Either way, if you are a mother who is struggling with your husband giving your baby too much formula, it is important to communicate with respect and assume good intentions.
What to do when dad overfeeds baby
The best thing to do is to discuss the issue with your partner and make a plan that you can both agree with.
Discussing different circumstances ahead of time will help your husband know exactly what to do when he encounters certain situations like your little one crying even after they’ve finished their whole bottle.
For example, if your husband overfeeding the baby while you are gone is a frequent issue, help equip him with other tools to care for her besides just giving a bottle.
Can you give a baby too much formula?
Is it even possible for a baby to consume too much formula?
Believe it or not, overfeeding IS possible.
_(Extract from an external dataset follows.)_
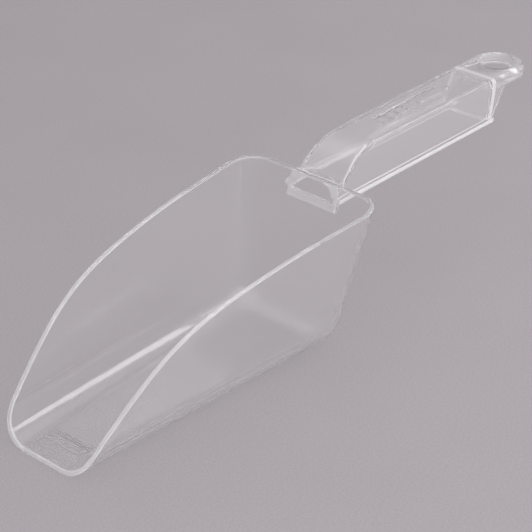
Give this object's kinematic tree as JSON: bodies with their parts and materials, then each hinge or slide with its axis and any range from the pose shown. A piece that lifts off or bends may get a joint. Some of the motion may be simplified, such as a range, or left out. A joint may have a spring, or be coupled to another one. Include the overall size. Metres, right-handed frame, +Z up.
{
  "type": "ice scoop",
  "caption": "Clear plastic ice scoop: deep flat-bottomed bowl with a swept rim and thinned lip, and a hollow channel handle with a hang hole.",
  "frame": {"origin": "middle of the bowl's flat base, on the surface that the scoop stands on", "axes": "+X towards the mouth, +Z up, +Y to the side; the scoop is the same on both sides of the XZ plane"},
  "size_m": [0.3666, 0.0922, 0.0894],
  "materials": {
    "clear_bowl": "clear moulded polycarbonate, polished inside and out",
    "clear_handle": "clear moulded polycarbonate, polished"
  },
  "bodies": {
    "root": {"bowl": "clear_bowl", "handle": "clear_handle"}
  },
  "joints": []
}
It can happen because a caregiver missed fullness cues, because your baby drank too quickly, or simply because your little one wanted to suck for comfort or to fall asleep.
What happens if a baby drinks too much formula?
It may sound alarming at first that your baby could be drinking too much formula.
While overfeeding may come with a whole host of inconveniences like increased burping and more frequent bowel movements, the good news is that it is not especially dangerous. If it becomes a pattern, however, it can lead to increased weight gain and a great chance at obesity.
According to the American Academy of Pediatrics, formula-fed babies should consume 2½ ounces of formula a day for every pound of body weight. Don’t forget to take into consideration any breastmilk they may be receiving throughout the day as well.
Overfeeding can be prevented by paying close attention to your baby’s feeding cues, offering a pacifier when you suspect your little one is no longer hungry but wishes to suck, and finding new ways to help soothe your baby to sleep such as rocking or swaddling.
Husband Just Won’t Listen To My Wishes
Understanding the reasons behind your spouse’s actions is the first step towards productive communication and conflict resolution. It can be hard to address an issue if both sides haven’t had a chance to sit down and really get to the bottom of why each party feels the way they do.
There are a number of reasons why your spouse may be defaulting to formula when feeding your baby. Some of these reasons include a desire to bond with your baby, a belief that formula is healthier, lack of knowledge of how to prepare stored breastmilk, a desire to feel involved in parenting decisions, or even out of concern for seeing you struggle with a difficult breastfeeding relationship. Once you know the reasons for your husband’s actions, you can work on creating a compromise or solution that works for both of you and address both of your concerns.
If you have tried all of that, it may be time to bring in outside help such as a pediatrician, lactation consultant, local La Leche League group, postpartum doula, or knowledgeable family member. These professionals can often make recommendations for things that can help resolve any nursing issues. Schedule adjustments, workplace accommodations for pumping, the right training on latch, access to the right equipment such as breastmilk storage freezers or hospital-grade pumps, can make all the difference.
Receiving the counsel of others may even help bring a reluctant spouse on board to the vision you have for your breastfeeding journey. Although you may have done the hours of research, consider that your spouse likely hasn’t, and they just want to ensure that the best possible decision is being made for your family.
In some cases though, you may need to learn how to pick your battles and just work at trying your best to breastfeed as much as possible when you can. At the end of the day, your family is what’s most important and this issue could be just the first of many issues you will disagree on over the years as parents.